Return only this: the line with "Model this object in build123d, one" and all the lines that follow it below, through the final one, exactly as they are.

▼

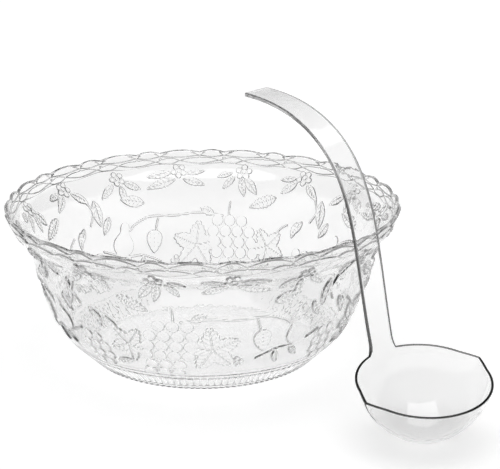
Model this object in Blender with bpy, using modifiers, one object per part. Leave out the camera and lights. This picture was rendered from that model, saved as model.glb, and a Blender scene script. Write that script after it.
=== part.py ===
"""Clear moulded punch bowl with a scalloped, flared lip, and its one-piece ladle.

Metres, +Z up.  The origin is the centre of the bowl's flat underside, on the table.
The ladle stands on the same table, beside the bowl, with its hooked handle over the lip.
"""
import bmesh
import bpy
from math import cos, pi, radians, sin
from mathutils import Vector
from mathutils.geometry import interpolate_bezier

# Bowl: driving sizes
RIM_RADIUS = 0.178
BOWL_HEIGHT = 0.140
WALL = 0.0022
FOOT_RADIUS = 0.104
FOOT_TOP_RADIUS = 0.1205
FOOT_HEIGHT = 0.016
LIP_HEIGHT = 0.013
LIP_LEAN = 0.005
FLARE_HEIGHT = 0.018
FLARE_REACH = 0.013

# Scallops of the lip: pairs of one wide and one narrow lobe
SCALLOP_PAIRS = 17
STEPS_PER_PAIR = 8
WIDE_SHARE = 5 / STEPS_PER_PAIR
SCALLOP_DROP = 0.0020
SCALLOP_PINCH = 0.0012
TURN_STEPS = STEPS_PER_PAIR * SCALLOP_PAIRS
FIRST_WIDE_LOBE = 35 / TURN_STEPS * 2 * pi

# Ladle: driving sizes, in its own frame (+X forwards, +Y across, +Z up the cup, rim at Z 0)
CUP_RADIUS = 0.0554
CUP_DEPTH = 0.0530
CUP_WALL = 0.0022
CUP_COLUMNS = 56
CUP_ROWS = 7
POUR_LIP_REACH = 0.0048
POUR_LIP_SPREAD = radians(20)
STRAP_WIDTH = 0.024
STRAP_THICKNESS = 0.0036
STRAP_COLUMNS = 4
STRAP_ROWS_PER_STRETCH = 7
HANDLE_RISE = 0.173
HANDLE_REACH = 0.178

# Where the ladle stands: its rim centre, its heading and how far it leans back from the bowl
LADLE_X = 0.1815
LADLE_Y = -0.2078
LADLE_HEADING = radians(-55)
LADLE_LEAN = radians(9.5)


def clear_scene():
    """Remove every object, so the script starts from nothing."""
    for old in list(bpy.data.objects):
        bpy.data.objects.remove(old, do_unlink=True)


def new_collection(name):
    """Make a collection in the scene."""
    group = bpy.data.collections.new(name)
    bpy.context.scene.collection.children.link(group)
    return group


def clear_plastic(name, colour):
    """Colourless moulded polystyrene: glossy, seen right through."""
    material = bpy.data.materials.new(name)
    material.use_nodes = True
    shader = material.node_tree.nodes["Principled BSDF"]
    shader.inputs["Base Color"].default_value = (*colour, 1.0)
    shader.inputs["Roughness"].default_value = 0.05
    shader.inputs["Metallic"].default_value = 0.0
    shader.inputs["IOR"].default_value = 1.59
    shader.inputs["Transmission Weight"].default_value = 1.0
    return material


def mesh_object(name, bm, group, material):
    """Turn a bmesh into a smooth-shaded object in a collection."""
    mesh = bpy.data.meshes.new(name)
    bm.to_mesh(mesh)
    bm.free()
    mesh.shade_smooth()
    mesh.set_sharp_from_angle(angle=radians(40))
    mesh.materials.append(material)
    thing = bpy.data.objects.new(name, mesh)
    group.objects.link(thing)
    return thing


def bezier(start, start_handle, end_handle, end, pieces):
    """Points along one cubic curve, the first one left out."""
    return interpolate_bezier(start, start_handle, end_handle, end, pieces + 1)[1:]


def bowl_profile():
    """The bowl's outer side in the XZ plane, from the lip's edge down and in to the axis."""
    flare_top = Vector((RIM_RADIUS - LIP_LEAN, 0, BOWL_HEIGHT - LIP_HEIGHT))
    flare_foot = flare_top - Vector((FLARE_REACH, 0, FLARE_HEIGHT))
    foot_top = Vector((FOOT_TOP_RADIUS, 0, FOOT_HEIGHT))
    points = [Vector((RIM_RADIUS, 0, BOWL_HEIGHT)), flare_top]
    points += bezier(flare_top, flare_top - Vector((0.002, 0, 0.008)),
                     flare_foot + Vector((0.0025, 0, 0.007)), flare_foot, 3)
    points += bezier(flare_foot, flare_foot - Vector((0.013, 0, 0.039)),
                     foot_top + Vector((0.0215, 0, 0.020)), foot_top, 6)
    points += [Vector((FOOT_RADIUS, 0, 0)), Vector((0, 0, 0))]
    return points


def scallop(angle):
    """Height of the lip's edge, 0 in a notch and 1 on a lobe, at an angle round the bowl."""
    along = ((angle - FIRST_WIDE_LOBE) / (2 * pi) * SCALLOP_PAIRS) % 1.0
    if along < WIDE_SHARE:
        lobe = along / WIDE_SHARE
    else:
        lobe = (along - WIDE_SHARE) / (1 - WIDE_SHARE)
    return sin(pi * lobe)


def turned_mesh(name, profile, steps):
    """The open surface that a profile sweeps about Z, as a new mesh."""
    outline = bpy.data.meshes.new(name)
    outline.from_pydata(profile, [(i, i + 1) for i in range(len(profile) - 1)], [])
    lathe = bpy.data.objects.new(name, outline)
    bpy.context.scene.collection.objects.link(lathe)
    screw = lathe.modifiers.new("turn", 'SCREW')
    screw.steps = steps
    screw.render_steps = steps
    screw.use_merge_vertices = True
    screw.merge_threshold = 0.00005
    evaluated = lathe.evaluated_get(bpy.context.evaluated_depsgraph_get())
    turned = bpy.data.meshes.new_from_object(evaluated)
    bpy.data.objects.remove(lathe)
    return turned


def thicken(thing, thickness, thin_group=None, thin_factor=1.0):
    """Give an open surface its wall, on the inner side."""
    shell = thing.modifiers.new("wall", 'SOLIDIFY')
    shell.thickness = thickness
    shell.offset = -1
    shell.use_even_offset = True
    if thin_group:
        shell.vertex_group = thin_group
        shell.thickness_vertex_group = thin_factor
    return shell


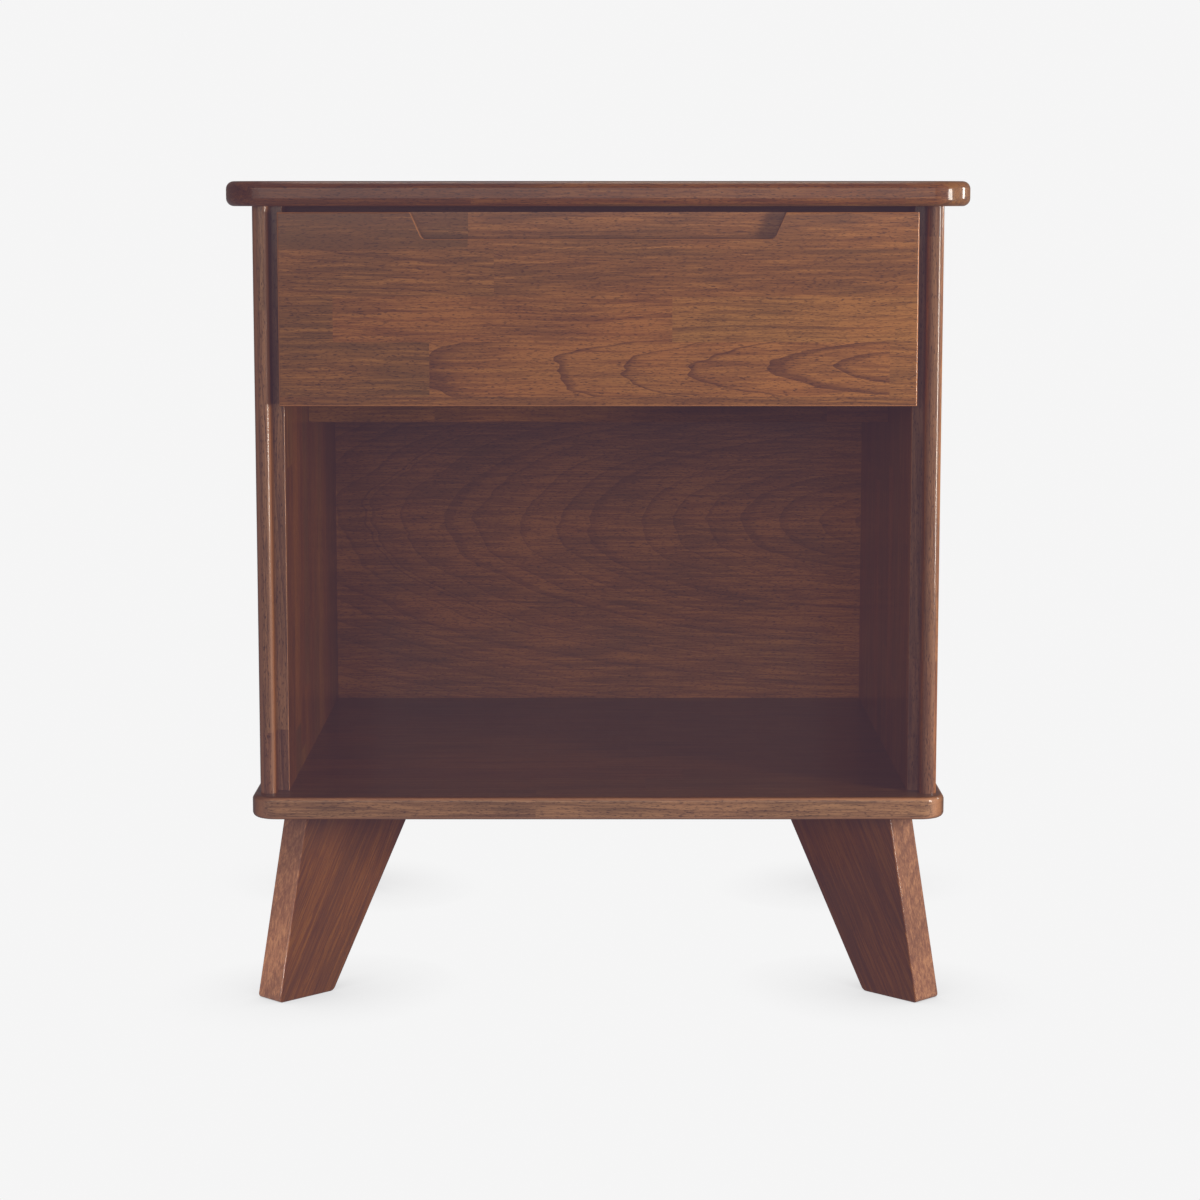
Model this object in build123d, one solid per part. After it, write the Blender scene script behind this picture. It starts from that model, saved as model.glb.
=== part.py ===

▲

• _Complete output_
Model this object in build123d, one solid per part. After it, write the Blender scene script behind this picture. It starts from that model, saved as model.glb.
=== part.py ===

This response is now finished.